Commenting on the lessons he learnt from a film show titled, ‘The Path to Nazi Genocide’, Master Daniel David from Surulere Senior Secondary School said, “Watching the film, I saw the frightening height of human right abuse. I don’t wish that such wickedness happens again. I am glad that Nigerian youths and students in particular are getting to learn about this grave cruelty against humanity. I am also convinced this will help youths to decide never, never to get involved in violence.

“I have learnt that we are equal before God and we should respect people’s rights. For me, I’m ready to take this message far. I will share the message of tolerance and lessons I learnt from this meeting with my friends both in school and at home. I will also encourage them to spread it further because I think that way, we will be curbing the tendency in people to hate and to discriminate against people for whatever reasons so that we can live in peace and harmony in this country.”

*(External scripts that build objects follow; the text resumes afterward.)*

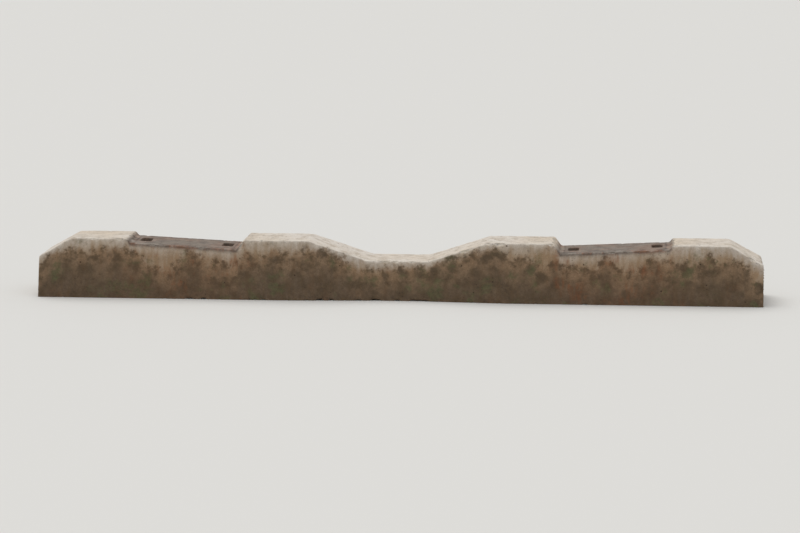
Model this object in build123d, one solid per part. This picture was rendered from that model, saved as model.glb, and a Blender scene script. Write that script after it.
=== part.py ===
"""Prestressed concrete railway sleeper for 1520 mm gauge track with bolted rail fastenings.

One concrete casting carries two rail seats. Each seat is a shallow recess canted 1 in 20 towards the
middle of the track, closed at both ends by a thrust edge, and has two bolt channels. A channel is a
slot that lets the T head of a bolt down, a steel anchor washer cast into the concrete, and a wider
chamber below it where the head turns and hooks under the washer.

Millimetres. The origin is the centre of the underside, +X runs along the sleeper and +Z is up.
"""

from build123d import *
from math import atan, degrees, radians, tan
import os

# Casting in plan, measured at the underside
sleeper_length = 2700.0
end_base_width = 300.0
middle_base_width = 250.0
waist_flat_end = 60.0
full_width_station = 400.0

# Heights above the underside
end_height = 150.0
shoulder_height = 218.0
seat_height = 193.0
middle_height = 145.0

# Stations along the top, measured from the middle of the sleeper
middle_flat_end = 110.0
inner_slope_top = 335.0
seat_centre = 804.0
outer_slope_top = 1228.0

# Rail seat, measured on its floor
seat_length = 404.0
seat_cant = 1 / 20
thrust_edge_angle = 55.0

# Mould draft and the bends and rounded edges that the mould gives
side_draft = 13.2
arris_radius = 8.0
middle_bend_radius = 90.0
slope_bend_radius = 45.0
thrust_nose_radius = 14.0
seat_corner_radius = 12.0
end_nose_radius = 14.0

# Bolt channels, square to the seat floor, with the slot's long side across the sleeper
bolt_spacing = 310.0
slot_length = 66.0
slot_width = 32.0
slot_depth = 84.0
slot_corner_radius = 6.0
slot_draft = 2.0
chamber_length = 76.0
chamber_width = 70.0
chamber_corner_radius = 12.0
chamber_draft = 3.0

# Anchor washer, pressed from steel plate
washer_length = 110.0
washer_width = 96.0
washer_thickness = 6.0
washer_lip_height = 16.0
washer_bend_radius = 6.0

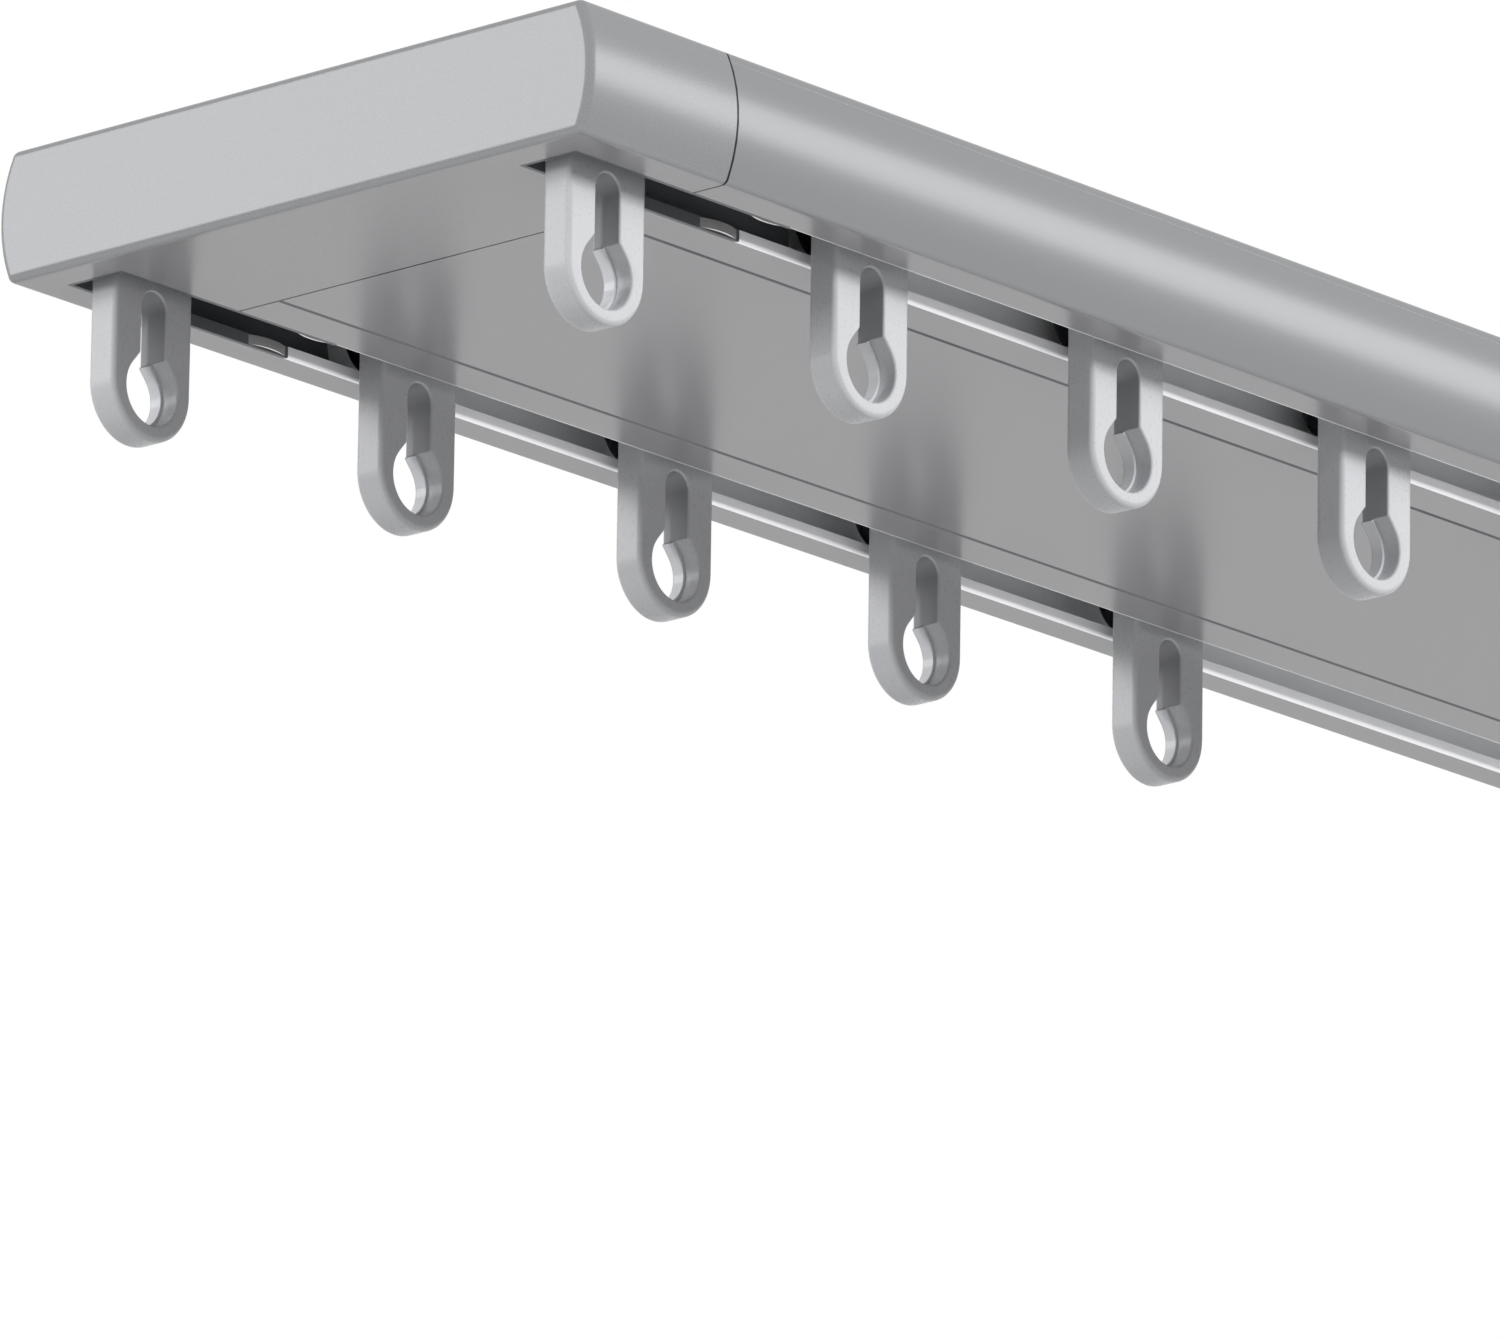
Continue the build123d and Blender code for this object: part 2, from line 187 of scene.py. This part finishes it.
anodised, tree, shader = new_finish("satin_anodised_aluminium", "#929395", metallic=0.4, roughness=0.26)
shader.inputs["Specular IOR Level"].default_value = METAL_SPECULAR
give_grain(tree, shader, size=0.4, drawn=(900, 1, 1), roughness=(0.253, 0.267), depth=0.00002)
along, across, height = own_axes(tree)
past_row = past_line(tree, across, ROW_OFFSET)
reach = {1: CHANNEL_SHIFT, 2: CHANNEL_HALF}
in_row = add_node(tree, "ShaderNodeMath", {"operation": "COMPARE"}, reach, {0: past_row})
under_roof = add_node(tree, "ShaderNodeMath", {"operation": "LESS_THAN"}, {1: -ROOF_DROP}, {0: height})
over_lip = add_node(tree, "ShaderNodeMath", {"operation": "GREATER_THAN"}, {1: -LIP_TOP}, {0: height})
levels = {0: under_roof, 1: over_lip}
between = add_node(tree, "ShaderNodeMath", {"operation": "MULTIPLY"}, None, levels)
in_channel = add_node(tree, "ShaderNodeMath", {"operation": "MULTIPLY"}, None, {0: in_row, 1: between})
# Painted light: the channels are painted near white inside, which lifts their shade
lay_over(tree, shader.inputs["Base Color"], in_channel, linear(CHANNEL_PAINTED_LIGHT))
lay_over(tree, shader.inputs["Roughness"], in_channel, MATT_ROUGHNESS)
lay_over(tree, shader.inputs["Metallic"], in_channel, FULL_METALLIC)
pale_underside(tree, shader, height)
at_edge = on_line(tree, past_line(tree, past_row, SLOT_HALF), LIP_BAND)
low = add_node(tree, "ShaderNodeMath", {"operation": "LESS_THAN"}, {1: -LIP_TOP}, {0: height})
on_lip_highlight = add_node(tree, "ShaderNodeMath", {"operation": "MULTIPLY"}, None, {0: at_edge, 1: low})
# Painted highlight along the lips of the slots
lay_over(tree, shader.inputs["Base Color"], on_lip_highlight, linear(LIP_PAINTED_HIGHLIGHT))
lay_over(tree, shader.inputs["Roughness"], on_lip_highlight, LIP_ROUGHNESS)
lay_over(tree, shader.inputs["Metallic"], on_lip_highlight, FULL_METALLIC)
at_mouth = on_line(tree, past_line(tree, across, MOUTH_HALF), MOUTH_LINE)
groove_shade = add_node(tree, "ShaderNodeMath", {"operation": "MULTIPLY"}, None, {0: at_mouth, 1: low})
# Painted shade in the fine gap at each edge of the cover strip
lay_over(tree, shader.inputs["Base Color"], groove_shade, linear(GROOVE_PAINTED_SHADE))
seam_and_top(tree, shader, along, height)
repaint(anodised, "rail")

# Cover strip: a second, thin extrusion in the same finish, with two barbed legs. It snaps in
# between the rows once the track is screwed to the ceiling, and leaves a fine gap at each edge,
# drawn as a line of painted shade.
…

Sharing her views also, Miss Oyindamola Oyewusi of Ijejun Senior Comprehensive High School, said that she felt emotional watching how the European Jews were robbed of their rights, separated from their fellow citizens as well as made it illegal for them to go school.

In her recommendation on how to forestall the reoccurrence of such evil in whatever magnitude, Oyewusi called for more enlightenment for a larger number of Nigerian youths in every part of the country. “Our youth should be given education on the danger and consequences of fomenting violence and killing people indiscriminately.”

In her appeal to the government, Oyewusi urged governments at all levels to provide job for unemployed people, provide good security, arrest and prosecute those responsible for the unnecessary waste of lives in the country. According to her, “because if not properly handled the current situation in the country may lead to something untoward for all us in this country,” the student warned.